++++ Data for this exercise ++++

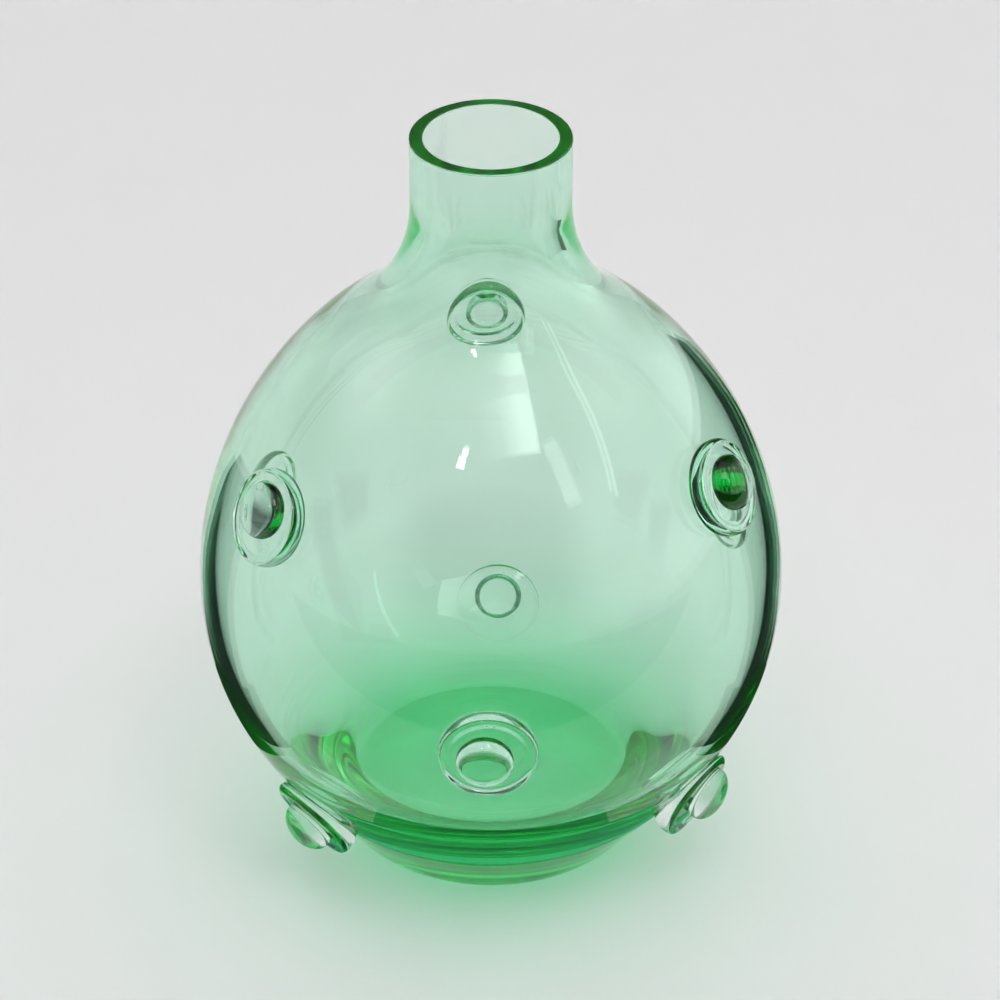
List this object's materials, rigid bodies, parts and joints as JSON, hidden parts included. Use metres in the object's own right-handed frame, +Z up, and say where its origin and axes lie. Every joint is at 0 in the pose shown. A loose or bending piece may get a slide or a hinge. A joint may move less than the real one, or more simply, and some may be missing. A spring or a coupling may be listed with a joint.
{
  "type": "vase",
  "caption": "Round blown glass vase with a straight neck, a thick solid bottom and applied glass prunts round its body.",
  "frame": {"origin": "The middle of the ground foot, on the surface that the vase stands on.", "axes": "+Z up along the axis of the neck, -Y towards the front prunt, +X to its right as seen from the front."},
  "size_m": [0.1553, 0.1656, 0.2044],
  "materials": {
    "green_glass": "fire polished",
    "clear_glass": "fire polished"
  },
  "bodies": {
    "root": {"bubble": "green_glass", "disc_upper_left": "clear_glass", "boss_upper_left": "clear_glass", "disc_upper_right": "clear_glass", "boss_upper_right": "clear_glass", "disc_upper_back": "clear_glass", "boss_upper_back": "clear_glass", "disc_middle_front": "clear_glass", "boss_middle_front": "clear_glass", "disc_middle_right": "clear_glass", "boss_middle_right": "clear_glass", "disc_middle_left": "clear_glass", "boss_middle_left": "clear_glass", "disc_lower_left": "clear_glass", "boss_lower_left": "clear_glass", "disc_lower_right": "clear_glass", "boss_lower_right": "clear_glass", "disc_lower_back": "clear_glass", "boss_lower_back": "clear_glass"}
  },
  "joints": []
}
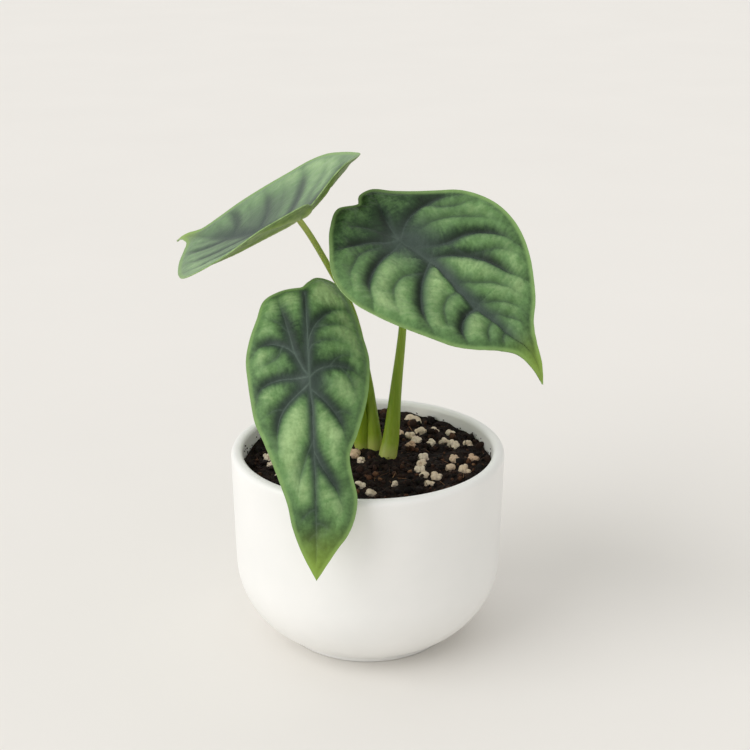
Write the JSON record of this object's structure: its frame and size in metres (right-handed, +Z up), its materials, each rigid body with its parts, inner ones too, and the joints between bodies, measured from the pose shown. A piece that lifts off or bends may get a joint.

++++

→ What you should do
Set down the entries above again, word for word.

→ Result for this exercise
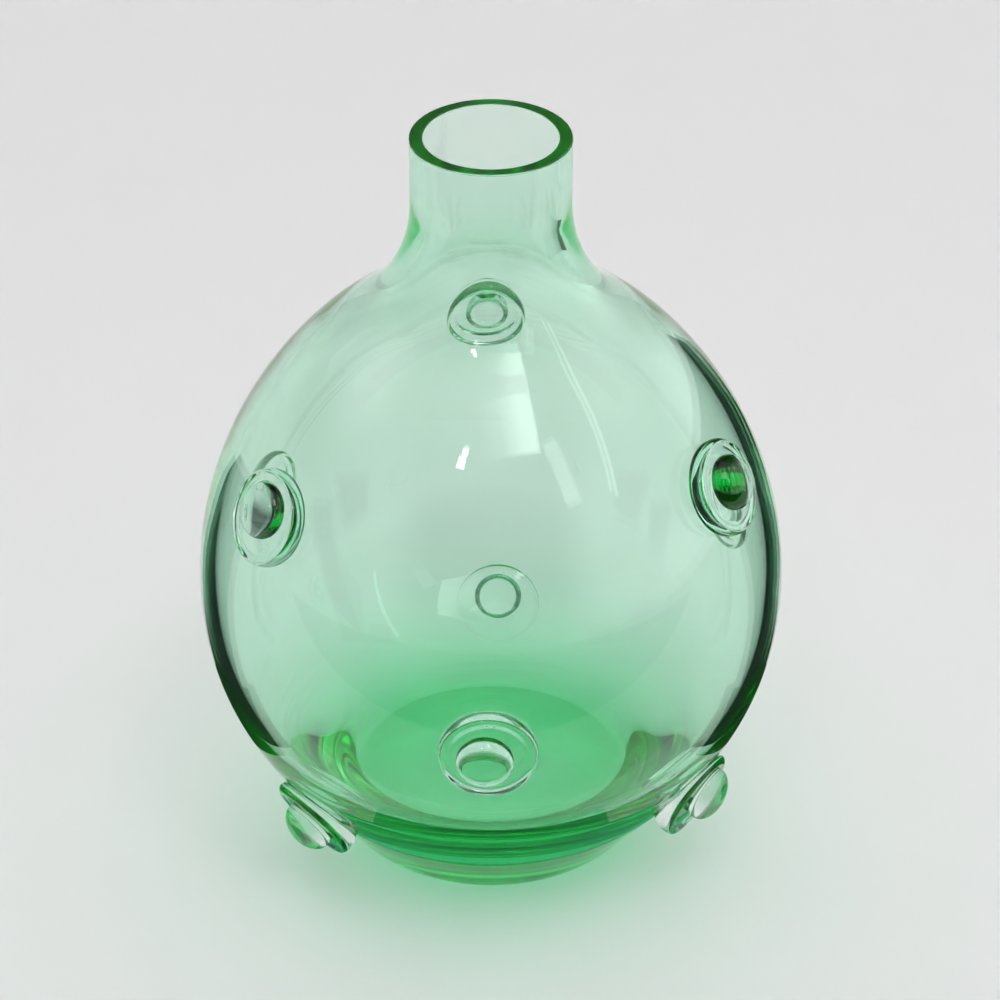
List this object's materials, rigid bodies, parts and joints as JSON, hidden parts included. Use metres in the object's own right-handed frame, +Z up, and say where its origin and axes lie. Every joint is at 0 in the pose shown. A loose or bending piece may get a slide or a hinge. A joint may move less than the real one, or more simply, and some may be missing. A spring or a coupling may be listed with a joint.
{
  "type": "vase",
  "caption": "Round blown glass vase with a straight neck, a thick solid bottom and applied glass prunts round its body.",
  "frame": {"origin": "The middle of the ground foot, on the surface that the vase stands on.", "axes": "+Z up along the axis of the neck, -Y towards the front prunt, +X to its right as seen from the front."},
  "size_m": [0.1553, 0.1656, 0.2044],
  "materials": {
    "green_glass": "fire polished",
    "clear_glass": "fire polished"
  },
  "bodies": {
    "root": {"bubble": "green_glass", "disc_upper_left": "clear_glass", "boss_upper_left": "clear_glass", "disc_upper_right": "clear_glass", "boss_upper_right": "clear_glass", "disc_upper_back": "clear_glass", "boss_upper_back": "clear_glass", "disc_middle_front": "clear_glass", "boss_middle_front": "clear_glass", "disc_middle_right": "clear_glass", "boss_middle_right": "clear_glass", "disc_middle_left": "clear_glass", "boss_middle_left": "clear_glass", "disc_lower_left": "clear_glass", "boss_lower_left": "clear_glass", "disc_lower_right": "clear_glass", "boss_lower_right": "clear_glass", "disc_lower_back": "clear_glass", "boss_lower_back": "clear_glass"}
  },
  "joints": []
}
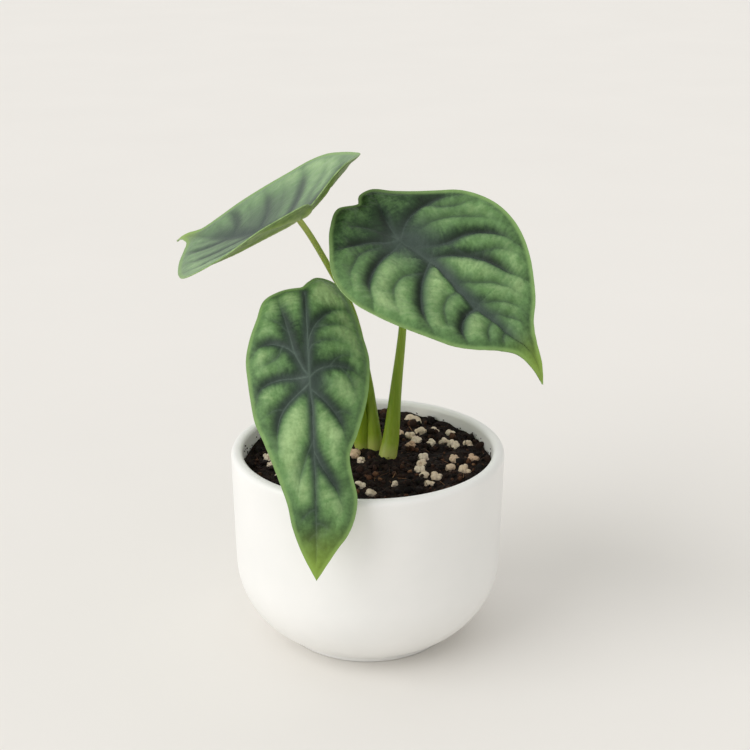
Write the JSON record of this object's structure: its frame and size in metres (right-handed, +Z up), its materials, each rigid body with its parts, inner ones too, and the joints between bodies, measured from the pose shown. A piece that lifts off or bends may get a joint.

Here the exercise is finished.